Multi-part vacuum mold display container with 4-5 color printed die-cut cardboard backer and insert (that are case & pallet packed for retail shipment).
Toy complete plastic weight 12oz x $1/lb = $0.75 total raw plastic cost. The plastic feed stock has to be a pure color since many of the parts will have unpainted visible surfaces. There are requirements for bite strength (so a two-year old can’t bite off a claw), the parts can’t shatter (causing choking hazards), and the plastic must hold paint durably enough to play outside on rocks and concrete. There are probably additional safety requirements that a toy manufacturer needs to incorporate into the finished product as well. So the plastic may actually be slightly more expensive, maybe $1 in plastic.
Engineered fits are required between the parts so they snap together, articulate, and have mechanisms (this particular dinosaur has a lever that makes the front legs slash and claw at pretend opponents as well as movable thigh and knee joints, two tail joints, a movable head and a jaw joint). The caveman has dual-swivel arms and traditional single swivel legs. These parts require high unit volume injection molding tooling and compensation for shrinkage and flow cooling distortions.
The dinosaur has 15 different molded parts. The caveman has 7 and there are three other loose parts – a dinosaur saddle, a spear and the caveman’s bone armor vest.

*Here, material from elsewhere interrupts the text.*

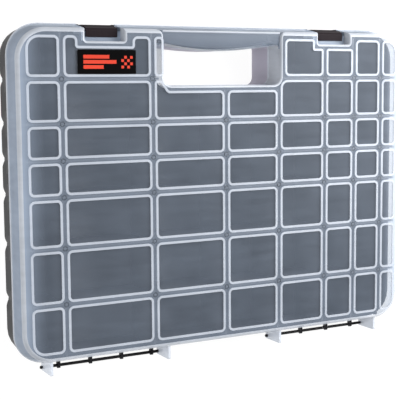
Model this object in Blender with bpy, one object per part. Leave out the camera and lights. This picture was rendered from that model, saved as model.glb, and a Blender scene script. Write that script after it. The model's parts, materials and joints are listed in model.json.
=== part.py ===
"""Parts organizer: a flat compartment case with a hinged lid, modelled lying on its back.

+X is the case's width, +Y runs from the hinges to the handle, and +Z points out of the lid.
The origin is under the middle of the case, on the surface that the tray's back rests on.
All lengths are in metres.
"""

import math

import bmesh
import bpy
from mathutils import Matrix, Vector

# Case: the lid's front face, and the rim where lid and tray meet
FACE_WIDTH = 0.455
FACE_HEIGHT = 0.326
FACE_CORNER = 0.030
SIDE_FLARE = 0.0015
TOP_FLARE = 0.0055
BOTTOM_FLARE = 0.0055
TRAY_DEPTH = 0.034
LID_DEPTH = 0.027
BACK_INSET = 0.0035
EDGE_ROUND = 0.0035

# Walls and the gaps between pieces
LID_WALL = 0.002
TRAY_WALL = 0.0022
FLOOR = 0.002
LIP_HEIGHT = 0.012
FIT_GAP = 0.0005
PART_GAP = 0.0003
SWING_GAP = 0.0015

# Dividers: the columns share out the face's width from its left edge, the rows its height from the top
DIVIDER_THICKNESS = 0.002
DIVIDER_TOP_GAP = 0.0008
COLUMN_SHARES = (0.0989, 0.3121, 0.4978, 0.6418, 0.7725, 0.8598, 0.9407)
ROW_SHARES = (0.1497, 0.2828, 0.3926, 0.5021, 0.6567, 0.8276)

# Hand slot
SLOT_WIDTH = 0.1396
SLOT_OFFSET = -0.003
SLOT_TOP = 0.0135
SLOT_BOTTOM = 0.0559
SLOT_ARCH = 0.0060
SLOT_CORNER = 0.009
GRIP_CORNER = 0.004

# Latches
LATCH_INSET = 0.0911
LATCH_WIDTH = 0.0335
LATCH_PLATE = 0.0023
LATCH_LIP = 0.0094
LATCH_SINK = 0.0084
LATCH_SLOPE = 0.0037
LATCH_BELOW_RIM = 0.0045
LATCH_SIDE_GAP = 0.001
LATCH_PIN_RADIUS = 0.0012
LATCH_PIN_REACH = 0.0035
BARREL_WALL = 0.0014
POCKET_MARGIN = 0.00425
POCKET_HEIGHT = 0.012
BARREL_ROOM_BELOW = 0.006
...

The dinosaur is finished with 8 different colors. Some hand painting, some pad printed, some silk screen or mask printed. The caveman has six colors, his saddle has two colors, the spear is made with two colors, while his bone armor is a single unpainted color.

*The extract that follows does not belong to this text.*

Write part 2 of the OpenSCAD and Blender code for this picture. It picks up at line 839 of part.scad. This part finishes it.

There is a complete assembly process to build the dinosaur designed with snap fits to avoid fastener costs. Functional requirements of the toy prohibit single direction stacking-type assembly processes that can better facilitate automated assembly machines (hind legs and tail require snapping in from their three separate directions).
Then there is the breadth of the product line – currently over 50 different main products (all in the $10-$15 retail price range) and a few under $3 and $15+ kits. Very few of the products seem to share parts (T-Rex and Triceritops dinosaurs do not resemble each other enough to assist in sharing details). The likely production run for any particular part might last three to five years before being discontinued or replaced. Some probably appear and vanish over the holiday buying spree.

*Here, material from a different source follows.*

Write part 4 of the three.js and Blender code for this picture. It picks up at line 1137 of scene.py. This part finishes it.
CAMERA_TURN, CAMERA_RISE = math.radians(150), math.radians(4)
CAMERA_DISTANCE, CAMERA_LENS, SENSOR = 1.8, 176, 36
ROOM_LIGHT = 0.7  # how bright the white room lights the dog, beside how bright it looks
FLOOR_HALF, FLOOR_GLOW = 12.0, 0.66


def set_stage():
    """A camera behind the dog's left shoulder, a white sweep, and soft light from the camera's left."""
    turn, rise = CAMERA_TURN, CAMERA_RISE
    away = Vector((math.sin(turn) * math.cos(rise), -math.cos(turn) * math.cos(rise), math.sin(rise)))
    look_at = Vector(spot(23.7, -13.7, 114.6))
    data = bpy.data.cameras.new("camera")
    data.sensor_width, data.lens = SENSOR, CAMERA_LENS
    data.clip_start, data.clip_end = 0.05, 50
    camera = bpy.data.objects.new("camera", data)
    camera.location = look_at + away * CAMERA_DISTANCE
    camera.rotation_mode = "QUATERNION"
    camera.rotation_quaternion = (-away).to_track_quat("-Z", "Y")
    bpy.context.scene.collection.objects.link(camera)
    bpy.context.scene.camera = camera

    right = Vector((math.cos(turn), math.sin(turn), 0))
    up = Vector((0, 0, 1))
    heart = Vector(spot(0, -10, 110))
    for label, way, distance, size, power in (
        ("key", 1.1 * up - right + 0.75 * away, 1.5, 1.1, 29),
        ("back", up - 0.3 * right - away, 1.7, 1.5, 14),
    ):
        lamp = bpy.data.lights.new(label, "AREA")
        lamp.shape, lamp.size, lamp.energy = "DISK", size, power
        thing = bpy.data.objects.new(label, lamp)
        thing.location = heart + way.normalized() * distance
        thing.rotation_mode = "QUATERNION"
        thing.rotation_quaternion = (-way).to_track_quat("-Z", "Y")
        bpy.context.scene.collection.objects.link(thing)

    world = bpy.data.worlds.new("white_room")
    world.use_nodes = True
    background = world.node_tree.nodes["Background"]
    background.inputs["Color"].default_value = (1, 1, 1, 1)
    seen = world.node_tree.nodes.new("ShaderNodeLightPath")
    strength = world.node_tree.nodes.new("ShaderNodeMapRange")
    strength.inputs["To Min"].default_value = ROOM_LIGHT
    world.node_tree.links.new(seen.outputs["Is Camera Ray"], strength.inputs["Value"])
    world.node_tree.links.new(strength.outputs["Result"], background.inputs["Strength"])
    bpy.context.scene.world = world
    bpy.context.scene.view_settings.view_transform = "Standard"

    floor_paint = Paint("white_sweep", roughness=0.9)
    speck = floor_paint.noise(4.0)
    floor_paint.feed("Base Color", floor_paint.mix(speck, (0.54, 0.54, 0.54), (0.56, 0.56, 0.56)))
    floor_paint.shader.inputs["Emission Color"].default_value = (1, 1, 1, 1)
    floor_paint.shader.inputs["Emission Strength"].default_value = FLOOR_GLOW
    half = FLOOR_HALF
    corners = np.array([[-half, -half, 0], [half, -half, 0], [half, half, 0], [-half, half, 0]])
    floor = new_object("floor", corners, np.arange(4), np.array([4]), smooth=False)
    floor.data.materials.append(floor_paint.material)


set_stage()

So with approximately 25 parts in this example $5 toy set the manufacturer is averaging around $0.20 revenue for each part, not including packaging. Or $0.15 if the cost of plastic is removed. That’s covering all the tooling amortization (25 different tools per finished retail part number), plant and facilities, production workers, engineering, marketing, and management pay, debt recovery, and some sort of profit for the investors.
Maybe there is a reason all those dinosaur toys look so angry?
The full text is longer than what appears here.